Because it’s my belief that Subversion actively makes it difficult for
developers to develop. Your VCS should encourage you to version your code, and
to isolate your development. Subversion’s single repository nature discourages
the checking in of your code until you’re absolutely confident of it, which
causes SVN histories to be filled with enomous commits.

This reluctance to check in code means that the diffs between commits are
enormous, and then knowing which commit introduced a bug becomes almost
entirely unhelpful to the debugging process. Having debugged in just such a
circumstance, I can tell you that if I’d had git bisect back then my life
would have been significantly cheerier.

Similarly, the difficulty merging that Subversion introduces causes developers
to be reluctant to create feature branches for anything less than a really
significant change. This causes all the developers in a group to commit their
changes to the master branch. This wildly clutters up the history of the
repository, but more importantly, can put the repository in a state where the
default checkout fails to build.

Finally, you can’t commit when you’re unable to connect to the central
repository! This is so helpful it’s almost impossible to describe to someone
who hasn’t used it. Commits become fast and plentiful, and it becomes
incredibly easy to work away from your central repository.

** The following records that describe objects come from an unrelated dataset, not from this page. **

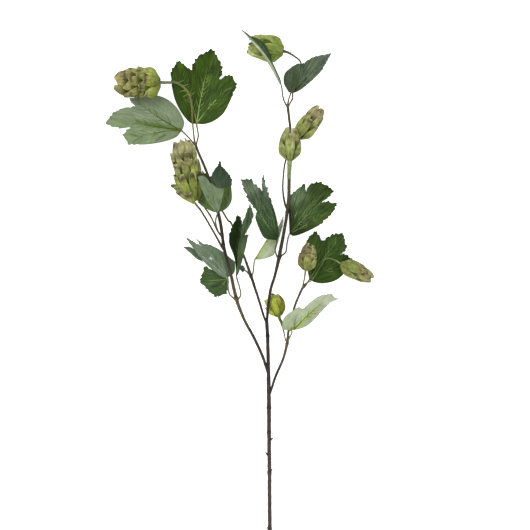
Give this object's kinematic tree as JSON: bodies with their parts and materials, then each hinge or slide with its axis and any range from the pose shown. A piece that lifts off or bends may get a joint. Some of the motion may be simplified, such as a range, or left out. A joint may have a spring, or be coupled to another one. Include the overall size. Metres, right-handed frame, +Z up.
{
  "type": "hop bine",
  "caption": "Cut hop bine lying flat: a straight woody stem forking into slender side branches, with lobed toothed leaves and plump scaly green cones on thin stalks.",
  "frame": {"origin": "on the surface, under the middle of the whole spray's bounding box", "axes": "+Y from the cut end of the stem towards the top of the spray, +X to the right seen from above, +Z up from the surface it lies on"},
  "size_m": [0.403, 0.774, 0.047],
  "materials": {
    "stem_bark": "dark brown bark, matt",
    "green_stalk": "olive green stalk, satin",
    "leaf_green": "dark green upper leaf face with paler veins, matt",
    "leaf_pale": "pale grey-green leaf underside, matt",
    "cone_green": "yellow-green papery scales with purple-brown tips, matt"
  },
  "bodies": {
    "root": {"stem_lower": "stem_bark", "stem_upper": "stem_bark", "branch_right": "stem_bark", "branch_left": "stem_bark", "branch_mid_left": "stem_bark", "branch_top": "stem_bark", "leaf_1": "leaf_green", "leaf_2": "leaf_pale", "leaf_3_lower": "leaf_green", "leaf_3_upper": "leaf_pale", "leaf_3_tip": "leaf_green", "leaf_4_upper": "leaf_pale", "leaf_4_lower": "leaf_green", "leaf_4_side": "leaf_green", "leaf_5": "leaf_green", "leaf_6": "leaf_green", "leaf_7": "leaf_green", "leaf_8": "leaf_pale", "leaf_9": "leaf_green", "leaf_10": "leaf_pale", "leaf_11": "leaf_green", "leaf_12": "leaf_green", "leaf_13": "leaf_green", "stalk_leaf_1": "green_stalk", "stalk_leaf_2": "green_stalk", "stalk_leaf_3": "green_stalk", "stalk_leaf_4": "green_stalk", "stalk_leaf_5": "green_stalk", "stalk_leaf_6": "green_stalk", "stalk_leaf_7": "green_stalk", "stalk_leaf_8": "green_stalk", "stalk_leaf_9": "green_stalk", "stalk_leaf_10": "green_stalk", "stalk_leaf_11": "green_stalk", "stalk_leaf_12": "green_stalk", "stalk_leaf_13": "green_stalk", "cone_1": "cone_green", "cone_2": "cone_green", "cone_3": "cone_green", "cone_4": "cone_green", "cone_5": "cone_green", "cone_6": "cone_green", "cone_7": "cone_green", "cone_8": "cone_green", "stalk_cone_1": "green_stalk", "stalk_cone_2": "green_stalk", "stalk_cone_3": "green_stalk", "stalk_cone_4": "green_stalk", "stalk_cone_5": "green_stalk", "stalk_cone_6": "green_stalk", "stalk_cone_7": "green_stalk", "stalk_cone_8": "green_stalk", "stalk_side": "green_stalk"}
  },
  "joints": []
}
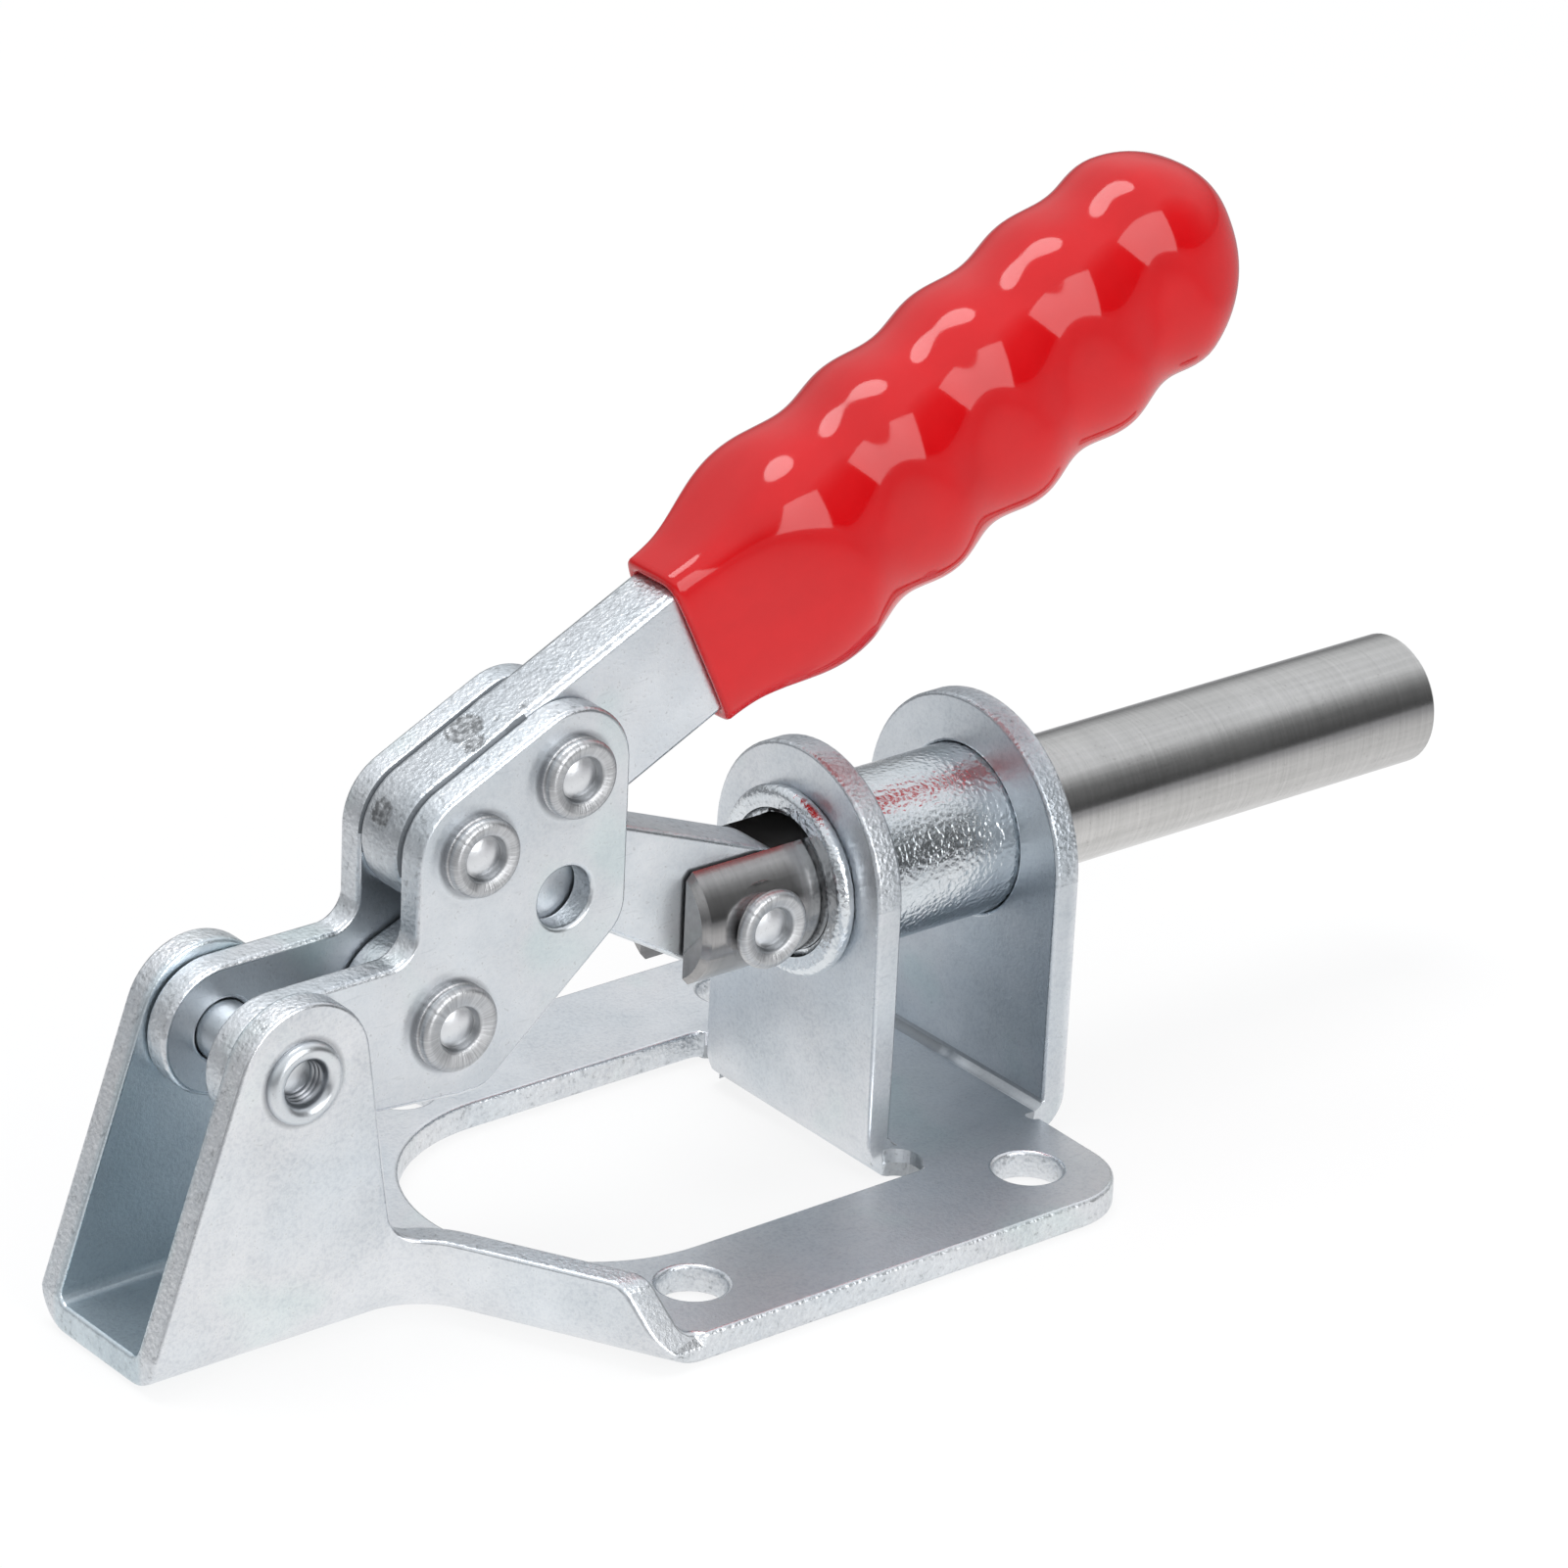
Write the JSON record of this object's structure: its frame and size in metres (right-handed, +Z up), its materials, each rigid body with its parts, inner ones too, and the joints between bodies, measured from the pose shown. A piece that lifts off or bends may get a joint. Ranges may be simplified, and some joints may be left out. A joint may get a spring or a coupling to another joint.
{
  "type": "push-pull toggle clamp",
  "caption": "Straight-line toggle clamp: a lever with a red dipped grip pushes a round plunger through a guide bush on a flanged sheet base.",
  "frame": {"origin": "centre of the mounting hole pattern, on the base's underside", "axes": "+X along the plunger towards its tip, +Z up off the base, -Y is the side whose rivet heads are rolled"},
  "size_m": [0.1407, 0.056, 0.0831],
  "materials": {
    "zinc_plated_steel": "zinc plated, satin with a faint blue sheen",
    "ground_steel": "ground and plated, fine turning lines",
    "red_grip": "glossy dipped vinyl"
  },
  "bodies": {
    "base_body": {"base": "zinc_plated_steel", "guide_bush": "zinc_plated_steel", "base_pivot_rivet": "zinc_plated_steel"},
    "handle_body": {"near_plate": "zinc_plated_steel", "far_plate": "zinc_plated_steel", "handle_bar": "zinc_plated_steel", "grip": "red_grip", "link_rivet": "zinc_plated_steel", "handle_rivet_lower": "zinc_plated_steel", "handle_rivet_upper": "zinc_plated_steel"},
    "link_body": {"link": "zinc_plated_steel", "link_eye_pin": "zinc_plated_steel"},
    "plunger_body": {"plunger": "ground_steel", "plunger_rivet": "zinc_plated_steel"}
  },
  "joints": [
    {"name": "handle_pivot", "type": "hinge", "parent": "base_body", "child": "handle_body", "pos_m": [-0.04895, 0, 0.02465], "axis": [0, -1, 0], "range_deg": [0, 150]},
    {"name": "link_pivot", "type": "hinge", "parent": "handle_body", "child": "link_body", "pos_m": [-0.03226, 0, 0.02398], "axis": [0, -1, 0], "range_deg": [-168, 0]},
    {"name": "plunger_slide", "type": "slide", "parent": "base_body", "child": "plunger_body", "axis": [1, 0, 0], "range_m": [-0.0323, 0]}
  ],
  "couplings": [
    {"joint": "link_pivot", "follows": "handle_pivot", "ratio": -1.1151},
    {"joint": "plunger_slide", "follows": "handle_pivot", "m_per_rad": -0.012264}
  ]
}
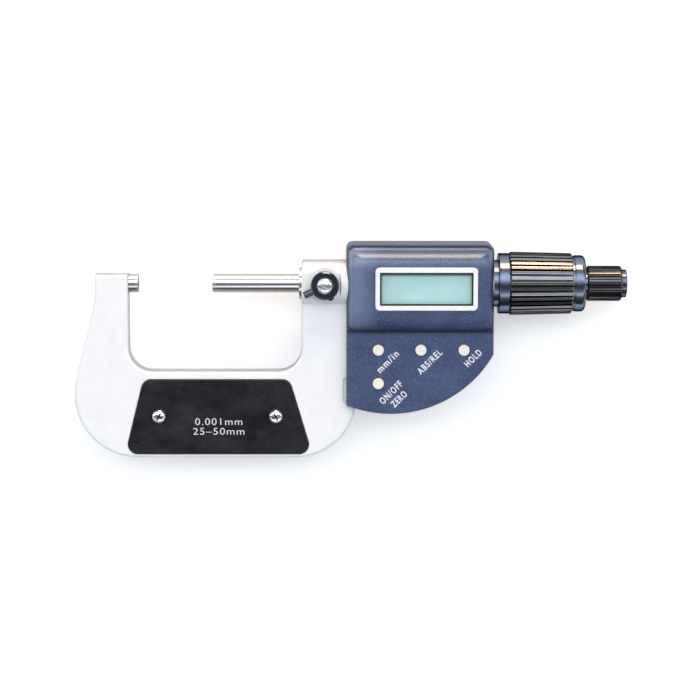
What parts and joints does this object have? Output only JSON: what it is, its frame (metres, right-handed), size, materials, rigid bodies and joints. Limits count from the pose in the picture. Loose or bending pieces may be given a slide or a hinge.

I would optimistically like to predict the eventual death of Subversion. Much
like CVS is (almost) dead, Subversion will become increasingly less popular
for new projects. This will push Subversion first into being predominantly
used in industry (a state that is almost true already), and then into being
used only in legacy projects (why hello there COBOL!).

Subversion has been a highly useful tool for developers that was a significant
step forward from previous VCSes. However, the new wave of distributed VSEes
promises to make everyone’s life easier, and so I for one will be happy to
take Subversion out the back and shoot it in the head.